### Exercise aim
Select each line where the word "joints" appears.

### Data provided
[BEGIN]
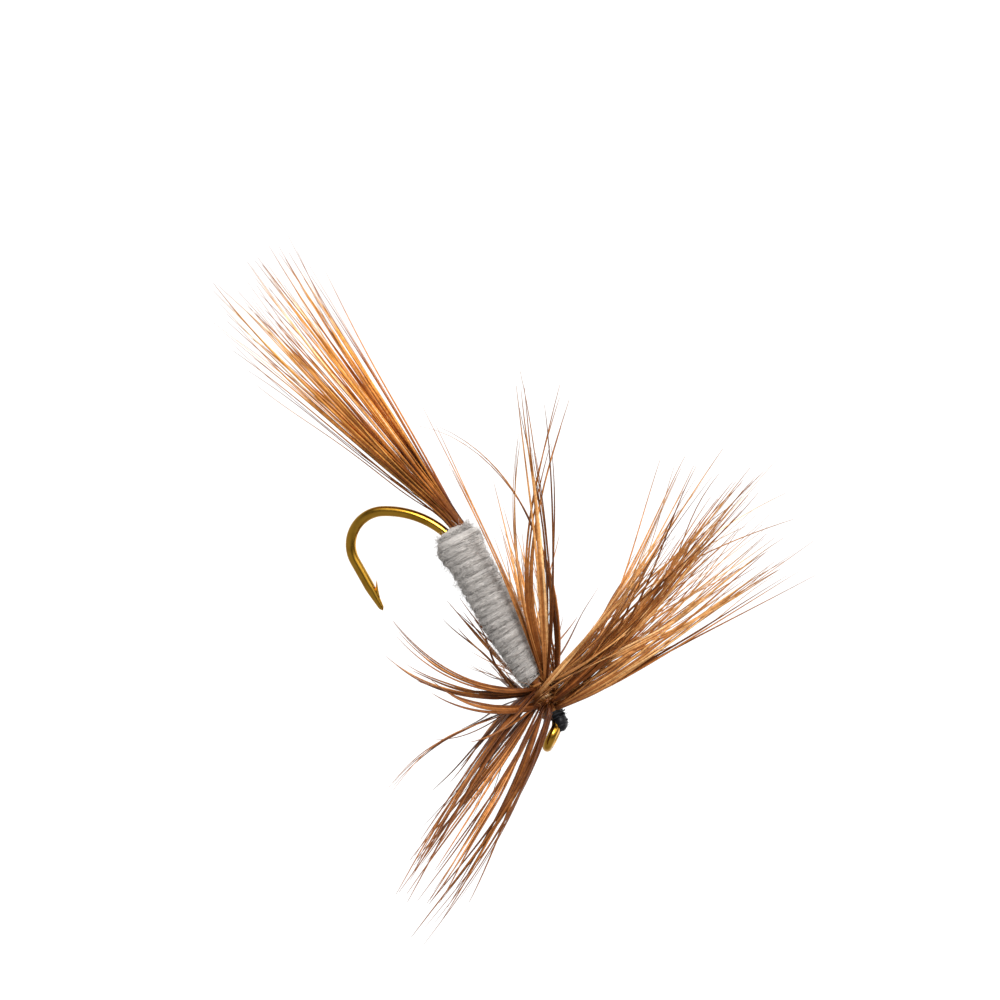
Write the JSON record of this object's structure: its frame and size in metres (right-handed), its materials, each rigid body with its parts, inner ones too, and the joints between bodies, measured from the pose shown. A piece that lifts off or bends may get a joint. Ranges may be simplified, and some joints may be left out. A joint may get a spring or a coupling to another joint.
{
  "type": "dry fly",
  "caption": "Dry fly on a barbed down-eye hook, with a wound grey yarn body, a long brown fibre tail and a full brown cock hackle behind a black thread head.",
  "frame": {"origin": "centre of the hook's eye", "axes": "+X forward along the shank towards the eye, +Z towards the back of the fly, so that the bend and point hang below the shank; Y is across"},
  "size_m": [0.042, 0.0317, 0.0344],
  "materials": {
    "hook_metal": "polished",
    "tying_thread": "satin",
    "tail_feather": "satin",
    "body_yarn": "matte",
    "hackle_feather": "satin",
    "head_thread": "satin",
    "head_varnish": "gloss"
  },
  "bodies": {
    "root": {"hook": "hook_metal", "thread_base": "tying_thread", "tail_fibre_01": "tail_feather", "tail_fibre_02": "tail_feather", "tail_fibre_03": "tail_feather", "tail_fibre_04": "tail_feather", "tail_fibre_05": "tail_feather", "tail_fibre_06": "tail_feather", "tail_fibre_07": "tail_feather", "tail_fibre_08": "tail_feather", "tail_fibre_09": "tail_feather", "tail_fibre_10": "tail_feather", "tail_fibre_11": "tail_feather", "tail_fibre_12": "tail_feather", "tail_fibre_13": "tail_feather", "tail_fibre_14": "tail_feather", "tail_fibre_15": "tail_feather", "tail_fibre_16": "tail_feather", "tail_fibre_17": "tail_feather", "tail_fibre_18": "tail_feather", "tail_fibre_19": "tail_feather", "tail_fibre_20": "tail_feather", "tail_fibre_21": "tail_feather", "tail_fibre_22": "tail_feather", "tail_lashing": "tying_thread", "yarn_underlayer": "body_yarn", "body_yarn": "body_yarn", "yarn_tie_off": "tying_thread", "hackle_feather_rear": "hackle_feather", "hackle_feather_front": "hackle_feather", "head_thread": "head_thread", "head_knot": "head_thread", "head_varnish": "head_varnish"}
  },
  "joints": []
}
[END]
### Problem solution
Write the JSON record of this object's structure: its frame and size in metres (right-handed), its materials, each rigid body with its parts, inner ones too, and the joints between bodies, measured from the pose shown. A piece that lifts off or bends may get a joint. Ranges may be simplified, and some joints may be left out. A joint may get a spring or a coupling to another joint.
  "joints": []